The UK Government has currently focused on the production side, and arguably more attention is needed on stimulating the demand-side to help create more of a market for the hydrogen produced.
Over the next few years we are likely to see green hydrogen production developments directly linked to or co-located with industrial demand, and powered by renewable energy supplied via the grid, perhaps with some mobility hydrogen production alongside.
Likely, we could see electrolysers co-located onsite with renewables if sufficient water is available and nearby hydrogen demand.
In addition, we expect to see small green hydrogen projects, focussed on transport uses (buses, heavy duty vehicles, train trials,) plus initial trials of hydrogen for commercial heat use.
To accelerate the deployment of green hydrogen projects and facilitate a UK hydrogen economy, the cost gap must be addressed, to ensure projects work financially. There needs to be sufficient funding to bridge the gap and give developers confidence that the necessary support is available, plus future funding models that allow projects to grow. Given the ambition has doubled, we must consideration if the existing support is sufficient.
Further, it is important to understand how much hydrogen production the Government wants to secure year on year beyond 2025. Only with a dynamic looking future will developers have the confidence to develop, plan and scale projects appropriately.
It is clear that over the coming years green hydrogen projects will grow to significant multi-megawatts scale, with industrial demand for green hydrogen driving larger developments, mainly focussed in hydrogen hubs or industrial clusters.
Our Pembroke green hydrogen project is an example of this.
Located in a heavily industrialised area, we are looking at an initial ~100MW electrolyser to supply industrial offtakers in South Wales, plus a bolt-on of ~10MW reserved for supplying hydrogen locally as transport fuel. We are already looking to expand by 200-300MWs in the mid to late 2020s, again focussing on industrial use in South Wales. The project could easily grow further to gigawatt-scale, directly linked to floating offshore wind in the Celtic Sea, but to date there is insufficient hydrogen demand locally to justify this. The speedier we expedite the current pipeline, we sooner we unlock the requisite demand. Therefore, we believe there is a need for a 100% hydrogen backbone that connects industrial clusters, creates storage capacity and allows hydrogen production and use to be connected via pipelines. When this happens projects will be better able to co-locate with renewables rather than being required to locate close to industry.
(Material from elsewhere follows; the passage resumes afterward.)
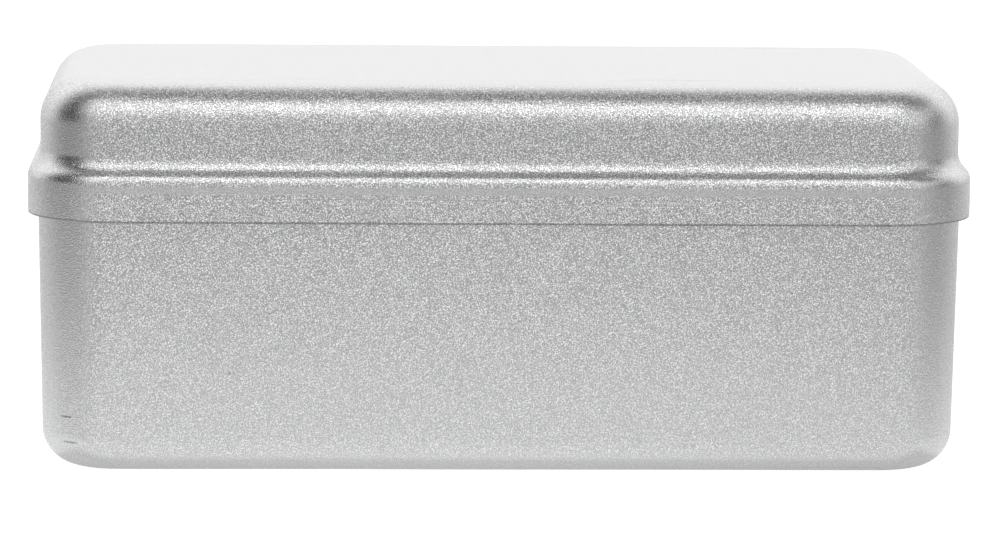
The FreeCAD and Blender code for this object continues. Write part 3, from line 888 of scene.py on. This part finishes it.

With larger gigawatt-scale offshore wind development sites now further offshore, and grid connections increasingly more challenging, standalone hydrogen opens the door for a different route to market. There are of course different challenges, like getting hydrogen to where it is required, but arguably hydrogen pipelines may be easier and cheaper to develop than new grid.
RWE is proposing to build commercial-scale floating wind projects off the Welsh coast, as part of The Crown Estate’s forthcoming Celtic Sea leasing round. As part of this we are looking at hydrogen alongside traditional electricity connections as a way to export energy. There is only limited electrical grid capacity available in South Wales; if there is real ambition to deliver large quantities of offshore renewables from the Celtic Sea, real consideration needs to be given to its conversion to green hydrogen and export throughout the wider UK via a 100% hydrogen backbone.
Hydrogen gives energy generated by offshore wind a route to market that may otherwise be impossible due to grid constraints and distance from shore. In other places, utilising existing offshore installations (O&G) could cost-effectively produce and transport hydrogen directly to shore for use elsewhere.
So, with the starting pistol still sounding in our ears, RWE stands poised and ready to drive a new green hydrogen future for the UK.